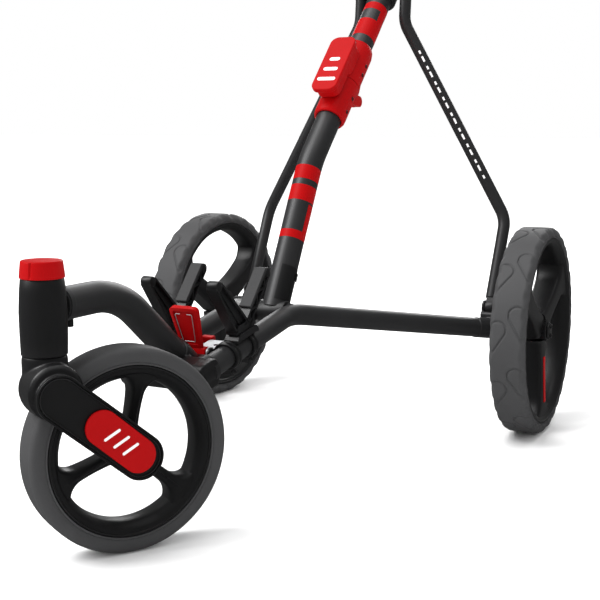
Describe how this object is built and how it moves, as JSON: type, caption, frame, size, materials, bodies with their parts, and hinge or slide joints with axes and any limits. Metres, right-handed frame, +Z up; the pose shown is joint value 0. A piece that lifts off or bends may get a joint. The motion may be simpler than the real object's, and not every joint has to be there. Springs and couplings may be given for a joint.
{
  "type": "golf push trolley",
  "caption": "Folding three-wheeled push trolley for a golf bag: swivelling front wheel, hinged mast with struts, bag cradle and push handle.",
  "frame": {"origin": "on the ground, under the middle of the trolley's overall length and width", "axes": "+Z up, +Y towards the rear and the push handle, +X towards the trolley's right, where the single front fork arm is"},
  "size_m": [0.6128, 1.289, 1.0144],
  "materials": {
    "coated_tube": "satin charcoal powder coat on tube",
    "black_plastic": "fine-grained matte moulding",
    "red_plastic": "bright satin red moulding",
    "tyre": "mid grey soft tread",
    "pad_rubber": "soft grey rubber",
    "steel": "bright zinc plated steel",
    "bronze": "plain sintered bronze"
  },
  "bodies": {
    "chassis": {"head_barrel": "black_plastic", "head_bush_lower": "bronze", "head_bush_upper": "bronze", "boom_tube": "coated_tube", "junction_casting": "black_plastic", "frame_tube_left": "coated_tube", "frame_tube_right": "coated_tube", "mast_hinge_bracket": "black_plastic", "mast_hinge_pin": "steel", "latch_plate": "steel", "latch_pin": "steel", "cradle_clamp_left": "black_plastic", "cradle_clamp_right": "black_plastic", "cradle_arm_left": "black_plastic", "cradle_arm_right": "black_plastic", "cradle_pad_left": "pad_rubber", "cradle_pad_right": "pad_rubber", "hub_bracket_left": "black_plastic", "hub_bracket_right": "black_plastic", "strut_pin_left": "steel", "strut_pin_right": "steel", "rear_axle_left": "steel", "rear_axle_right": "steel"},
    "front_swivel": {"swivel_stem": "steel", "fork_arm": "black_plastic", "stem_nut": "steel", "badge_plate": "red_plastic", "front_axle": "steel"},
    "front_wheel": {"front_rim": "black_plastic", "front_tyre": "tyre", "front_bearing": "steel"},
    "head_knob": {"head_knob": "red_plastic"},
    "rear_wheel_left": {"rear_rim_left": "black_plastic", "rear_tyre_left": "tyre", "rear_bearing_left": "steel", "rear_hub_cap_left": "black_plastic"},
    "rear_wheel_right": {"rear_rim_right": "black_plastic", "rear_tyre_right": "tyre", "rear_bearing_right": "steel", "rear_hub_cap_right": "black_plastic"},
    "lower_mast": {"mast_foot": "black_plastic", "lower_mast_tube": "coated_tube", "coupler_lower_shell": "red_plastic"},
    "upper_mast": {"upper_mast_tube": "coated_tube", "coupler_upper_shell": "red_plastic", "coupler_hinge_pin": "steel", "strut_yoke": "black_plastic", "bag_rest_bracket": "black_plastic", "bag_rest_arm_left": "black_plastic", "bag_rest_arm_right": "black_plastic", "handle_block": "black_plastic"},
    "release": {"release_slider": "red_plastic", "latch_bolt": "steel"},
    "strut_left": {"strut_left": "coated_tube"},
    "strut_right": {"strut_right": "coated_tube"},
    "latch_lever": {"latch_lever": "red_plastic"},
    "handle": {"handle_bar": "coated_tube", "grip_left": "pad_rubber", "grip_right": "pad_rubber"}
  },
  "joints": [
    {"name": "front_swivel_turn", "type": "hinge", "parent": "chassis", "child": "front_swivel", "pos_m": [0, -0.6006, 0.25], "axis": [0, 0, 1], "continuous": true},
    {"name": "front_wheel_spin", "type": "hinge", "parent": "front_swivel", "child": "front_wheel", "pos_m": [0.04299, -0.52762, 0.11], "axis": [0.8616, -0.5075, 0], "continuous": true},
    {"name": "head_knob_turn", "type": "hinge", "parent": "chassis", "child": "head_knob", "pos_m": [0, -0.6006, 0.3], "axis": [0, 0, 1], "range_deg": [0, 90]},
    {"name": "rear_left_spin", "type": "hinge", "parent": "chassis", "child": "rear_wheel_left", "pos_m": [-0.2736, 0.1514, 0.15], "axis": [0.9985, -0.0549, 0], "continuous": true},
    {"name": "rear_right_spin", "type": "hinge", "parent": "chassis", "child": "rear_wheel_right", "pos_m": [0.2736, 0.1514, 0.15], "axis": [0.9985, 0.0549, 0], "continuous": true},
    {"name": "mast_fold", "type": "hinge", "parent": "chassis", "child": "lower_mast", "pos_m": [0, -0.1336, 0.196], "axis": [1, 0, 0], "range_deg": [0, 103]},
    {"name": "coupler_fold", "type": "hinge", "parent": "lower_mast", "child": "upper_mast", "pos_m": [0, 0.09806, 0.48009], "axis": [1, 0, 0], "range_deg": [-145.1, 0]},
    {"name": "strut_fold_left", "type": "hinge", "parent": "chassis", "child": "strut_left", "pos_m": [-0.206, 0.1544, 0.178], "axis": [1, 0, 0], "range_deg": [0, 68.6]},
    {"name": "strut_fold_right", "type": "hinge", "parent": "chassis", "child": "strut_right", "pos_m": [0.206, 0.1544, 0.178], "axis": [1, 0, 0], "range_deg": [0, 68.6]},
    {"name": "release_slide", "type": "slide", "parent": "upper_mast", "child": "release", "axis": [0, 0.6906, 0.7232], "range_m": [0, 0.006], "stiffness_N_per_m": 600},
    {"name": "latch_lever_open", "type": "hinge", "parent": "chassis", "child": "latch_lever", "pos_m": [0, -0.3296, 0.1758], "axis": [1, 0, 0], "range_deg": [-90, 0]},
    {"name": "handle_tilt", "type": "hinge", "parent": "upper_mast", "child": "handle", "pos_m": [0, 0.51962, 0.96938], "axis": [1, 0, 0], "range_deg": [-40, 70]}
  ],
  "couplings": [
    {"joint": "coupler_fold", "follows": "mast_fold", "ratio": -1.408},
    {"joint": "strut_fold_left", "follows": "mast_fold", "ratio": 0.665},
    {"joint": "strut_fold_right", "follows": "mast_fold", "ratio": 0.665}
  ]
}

* _TASK REQUIREMENTS_
Reproduce the full listing exactly.

* _CORRECT RESPONSE_
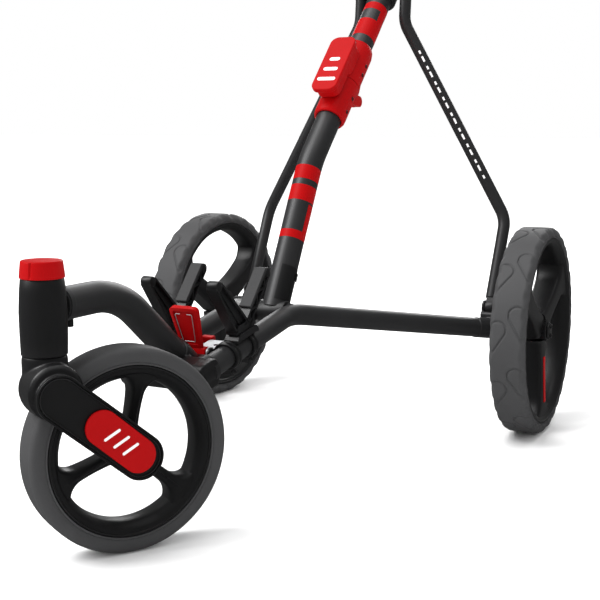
Describe how this object is built and how it moves, as JSON: type, caption, frame, size, materials, bodies with their parts, and hinge or slide joints with axes and any limits. Metres, right-handed frame, +Z up; the pose shown is joint value 0. A piece that lifts off or bends may get a joint. The motion may be simpler than the real object's, and not every joint has to be there. Springs and couplings may be given for a joint.
{
  "type": "golf push trolley",
  "caption": "Folding three-wheeled push trolley for a golf bag: swivelling front wheel, hinged mast with struts, bag cradle and push handle.",
  "frame": {"origin": "on the ground, under the middle of the trolley's overall length and width", "axes": "+Z up, +Y towards the rear and the push handle, +X towards the trolley's right, where the single front fork arm is"},
  "size_m": [0.6128, 1.289, 1.0144],
  "materials": {
    "coated_tube": "satin charcoal powder coat on tube",
    "black_plastic": "fine-grained matte moulding",
    "red_plastic": "bright satin red moulding",
    "tyre": "mid grey soft tread",
    "pad_rubber": "soft grey rubber",
    "steel": "bright zinc plated steel",
    "bronze": "plain sintered bronze"
  },
  "bodies": {
    "chassis": {"head_barrel": "black_plastic", "head_bush_lower": "bronze", "head_bush_upper": "bronze", "boom_tube": "coated_tube", "junction_casting": "black_plastic", "frame_tube_left": "coated_tube", "frame_tube_right": "coated_tube", "mast_hinge_bracket": "black_plastic", "mast_hinge_pin": "steel", "latch_plate": "steel", "latch_pin": "steel", "cradle_clamp_left": "black_plastic", "cradle_clamp_right": "black_plastic", "cradle_arm_left": "black_plastic", "cradle_arm_right": "black_plastic", "cradle_pad_left": "pad_rubber", "cradle_pad_right": "pad_rubber", "hub_bracket_left": "black_plastic", "hub_bracket_right": "black_plastic", "strut_pin_left": "steel", "strut_pin_right": "steel", "rear_axle_left": "steel", "rear_axle_right": "steel"},
    "front_swivel": {"swivel_stem": "steel", "fork_arm": "black_plastic", "stem_nut": "steel", "badge_plate": "red_plastic", "front_axle": "steel"},
    "front_wheel": {"front_rim": "black_plastic", "front_tyre": "tyre", "front_bearing": "steel"},
    "head_knob": {"head_knob": "red_plastic"},
    "rear_wheel_left": {"rear_rim_left": "black_plastic", "rear_tyre_left": "tyre", "rear_bearing_left": "steel", "rear_hub_cap_left": "black_plastic"},
    "rear_wheel_right": {"rear_rim_right": "black_plastic", "rear_tyre_right": "tyre", "rear_bearing_right": "steel", "rear_hub_cap_right": "black_plastic"},
    "lower_mast": {"mast_foot": "black_plastic", "lower_mast_tube": "coated_tube", "coupler_lower_shell": "red_plastic"},
    "upper_mast": {"upper_mast_tube": "coated_tube", "coupler_upper_shell": "red_plastic", "coupler_hinge_pin": "steel", "strut_yoke": "black_plastic", "bag_rest_bracket": "black_plastic", "bag_rest_arm_left": "black_plastic", "bag_rest_arm_right": "black_plastic", "handle_block": "black_plastic"},
    "release": {"release_slider": "red_plastic", "latch_bolt": "steel"},
    "strut_left": {"strut_left": "coated_tube"},
    "strut_right": {"strut_right": "coated_tube"},
    "latch_lever": {"latch_lever": "red_plastic"},
    "handle": {"handle_bar": "coated_tube", "grip_left": "pad_rubber", "grip_right": "pad_rubber"}
  },
  "joints": [
    {"name": "front_swivel_turn", "type": "hinge", "parent": "chassis", "child": "front_swivel", "pos_m": [0, -0.6006, 0.25], "axis": [0, 0, 1], "continuous": true},
    {"name": "front_wheel_spin", "type": "hinge", "parent": "front_swivel", "child": "front_wheel", "pos_m": [0.04299, -0.52762, 0.11], "axis": [0.8616, -0.5075, 0], "continuous": true},
    {"name": "head_knob_turn", "type": "hinge", "parent": "chassis", "child": "head_knob", "pos_m": [0, -0.6006, 0.3], "axis": [0, 0, 1], "range_deg": [0, 90]},
    {"name": "rear_left_spin", "type": "hinge", "parent": "chassis", "child": "rear_wheel_left", "pos_m": [-0.2736, 0.1514, 0.15], "axis": [0.9985, -0.0549, 0], "continuous": true},
    {"name": "rear_right_spin", "type": "hinge", "parent": "chassis", "child": "rear_wheel_right", "pos_m": [0.2736, 0.1514, 0.15], "axis": [0.9985, 0.0549, 0], "continuous": true},
    {"name": "mast_fold", "type": "hinge", "parent": "chassis", "child": "lower_mast", "pos_m": [0, -0.1336, 0.196], "axis": [1, 0, 0], "range_deg": [0, 103]},
    {"name": "coupler_fold", "type": "hinge", "parent": "lower_mast", "child": "upper_mast", "pos_m": [0, 0.09806, 0.48009], "axis": [1, 0, 0], "range_deg": [-145.1, 0]},
    {"name": "strut_fold_left", "type": "hinge", "parent": "chassis", "child": "strut_left", "pos_m": [-0.206, 0.1544, 0.178], "axis": [1, 0, 0], "range_deg": [0, 68.6]},
    {"name": "strut_fold_right", "type": "hinge", "parent": "chassis", "child": "strut_right", "pos_m": [0.206, 0.1544, 0.178], "axis": [1, 0, 0], "range_deg": [0, 68.6]},
    {"name": "release_slide", "type": "slide", "parent": "upper_mast", "child": "release", "axis": [0, 0.6906, 0.7232], "range_m": [0, 0.006], "stiffness_N_per_m": 600},
    {"name": "latch_lever_open", "type": "hinge", "parent": "chassis", "child": "latch_lever", "pos_m": [0, -0.3296, 0.1758], "axis": [1, 0, 0], "range_deg": [-90, 0]},
    {"name": "handle_tilt", "type": "hinge", "parent": "upper_mast", "child": "handle", "pos_m": [0, 0.51962, 0.96938], "axis": [1, 0, 0], "range_deg": [-40, 70]}
  ],
  "couplings": [
    {"joint": "coupler_fold", "follows": "mast_fold", "ratio": -1.408},
    {"joint": "strut_fold_left", "follows": "mast_fold", "ratio": 0.665},
    {"joint": "strut_fold_right", "follows": "mast_fold", "ratio": 0.665}
  ]
}